'''
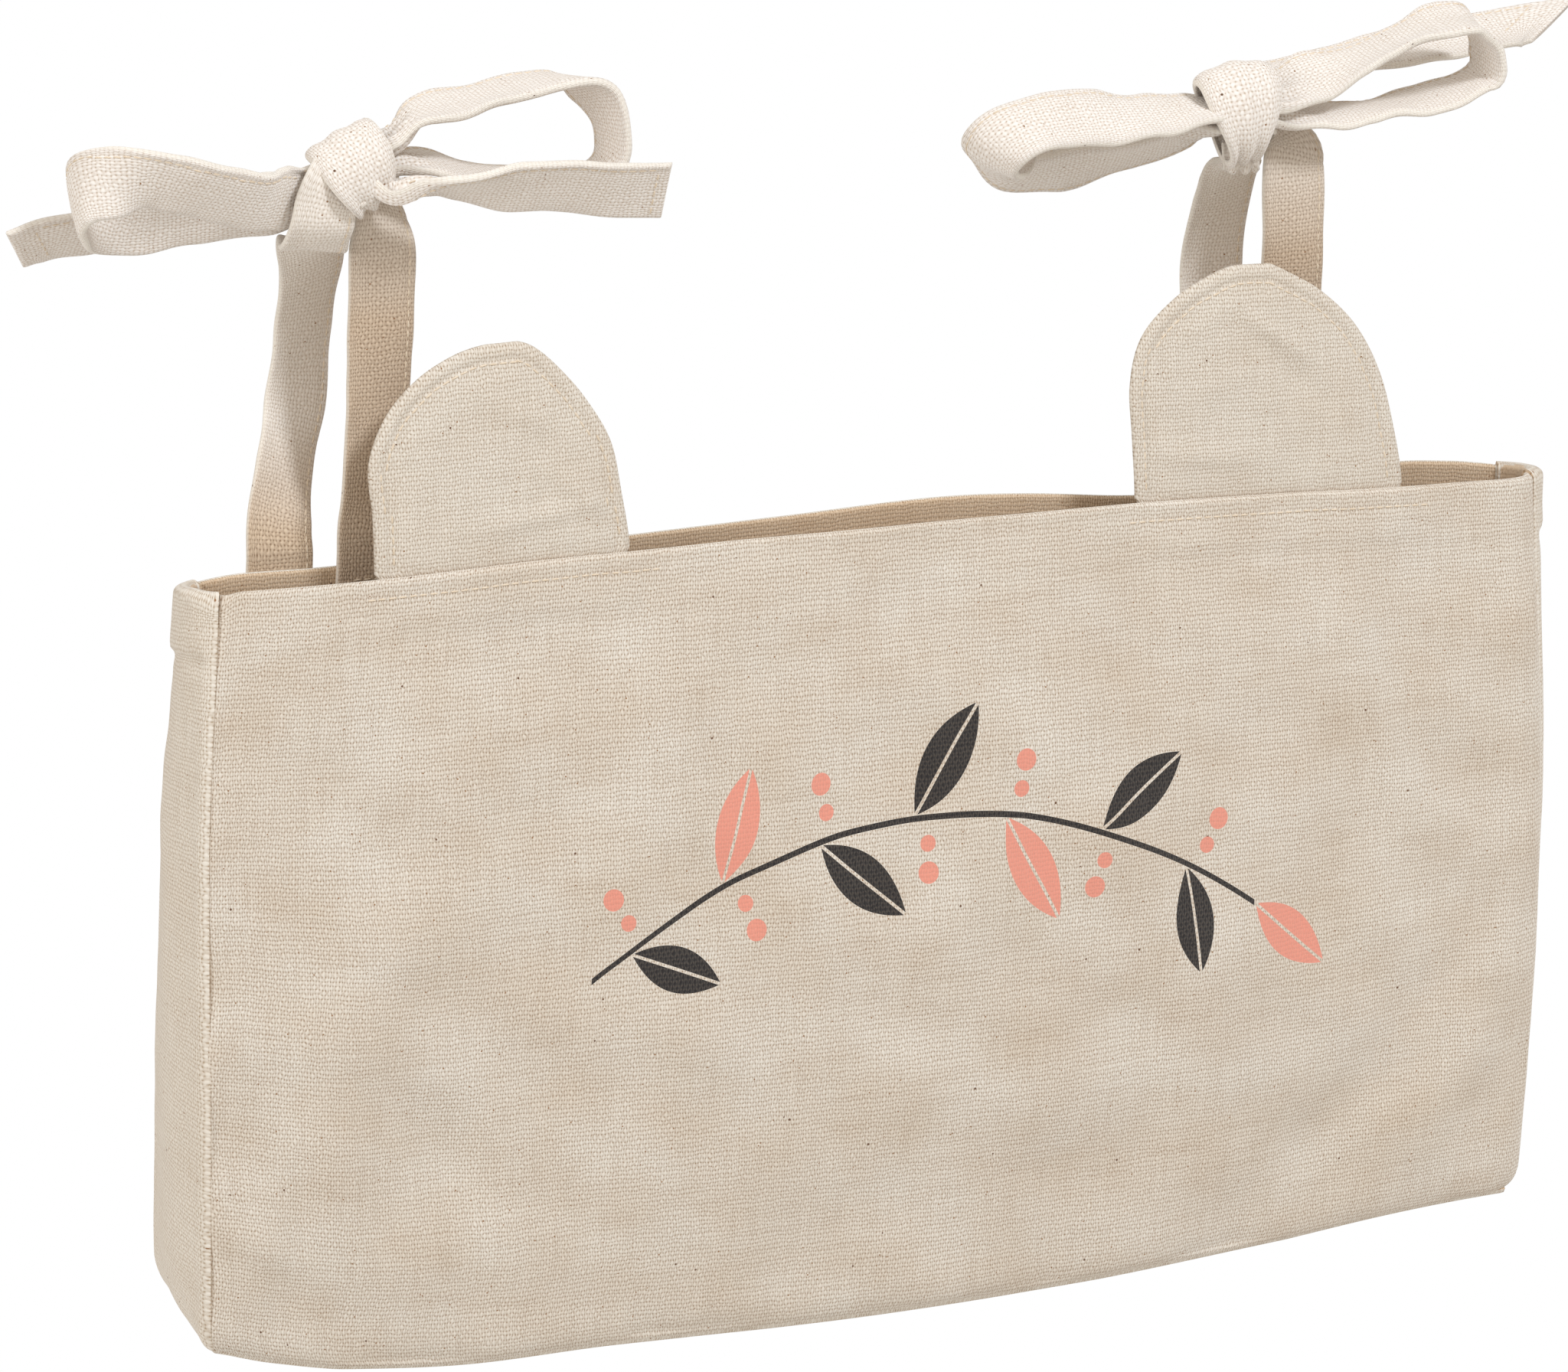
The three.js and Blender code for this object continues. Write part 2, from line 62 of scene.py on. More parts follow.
# %% Nodes and colours
def to_linear(hex_colour):
    def channel(text):
        value = int(text, 16) / 255
        return value / 12.92 if value <= 0.04045 else ((value + 0.055) / 1.055) ** 2.4

    return tuple(channel(hex_colour[k : k + 2]) for k in (1, 3, 5)) + (1.0,)


def add_node(tree, kind, *inputs, named=None, **settings):
    """Adds a node and fills its inputs. A node given as an input means that node's first output."""
    item = tree.nodes.new("ShaderNode" + kind)
    for key, value in settings.items():
        setattr(item, key, value)
    for key, value in [*enumerate(inputs), *(named or {}).items()]:
        if isinstance(value, bpy.types.Node):
            value = value.outputs[0]
        if isinstance(value, bpy.types.NodeSocket):
            tree.links.new(value, item.inputs[key])
        else:
            item.inputs[key].default_value = value
    return item


def new_material(name):
    material = bpy.data.materials.new(name)
    material.use_nodes = True
    material.node_tree.nodes.clear()
    return material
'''
> **TASK STATEMENT**:
Please write out the material word for word from its first line through the line holding "return tuple(channel(hex_colour[k : k", including both, and no line past it.

> **RESPONSE BELOW**:
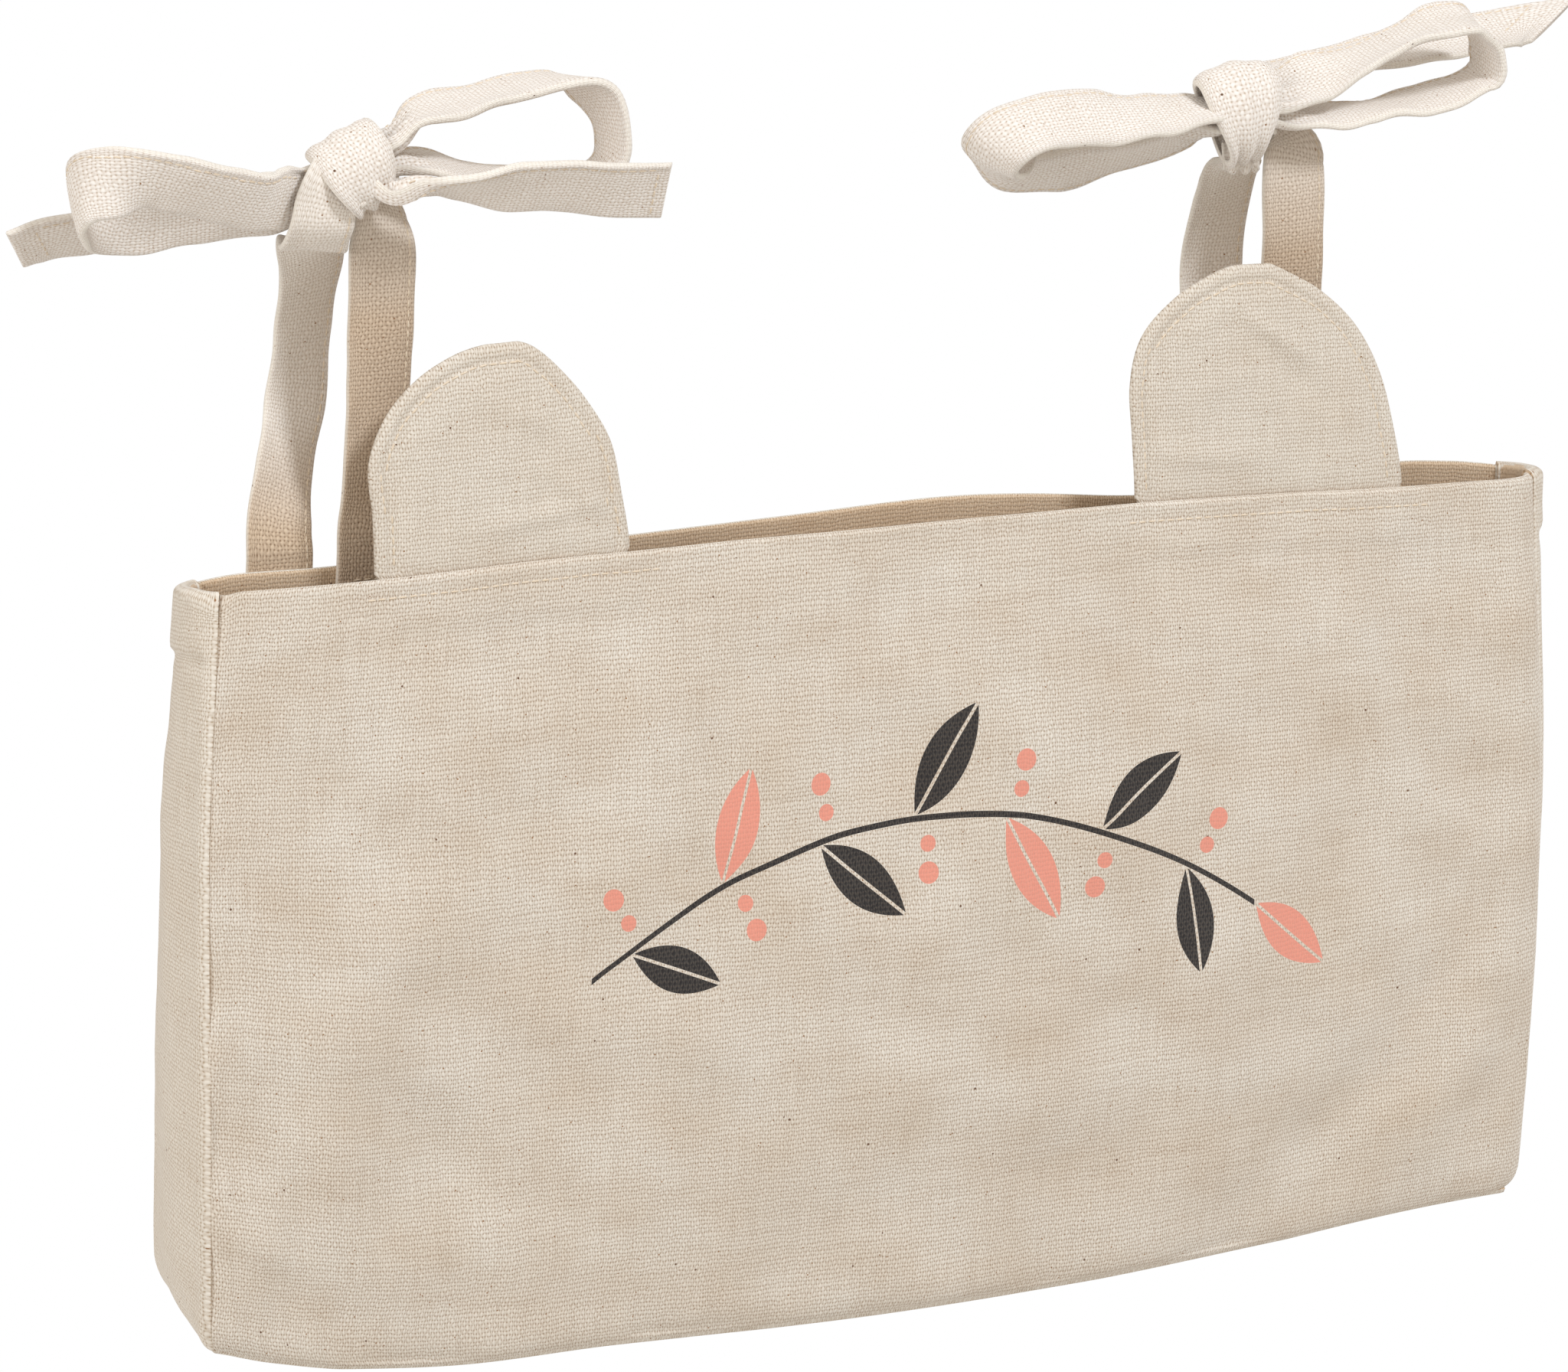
The three.js and Blender code for this object continues. Write part 2, from line 62 of scene.py on. More parts follow.
# %% Nodes and colours
def to_linear(hex_colour):
    def channel(text):
        value = int(text, 16) / 255
        return value / 12.92 if value <= 0.04045 else ((value + 0.055) / 1.055) ** 2.4

    return tuple(channel(hex_colour[k : k + 2]) for k in (1, 3, 5)) + (1.0,)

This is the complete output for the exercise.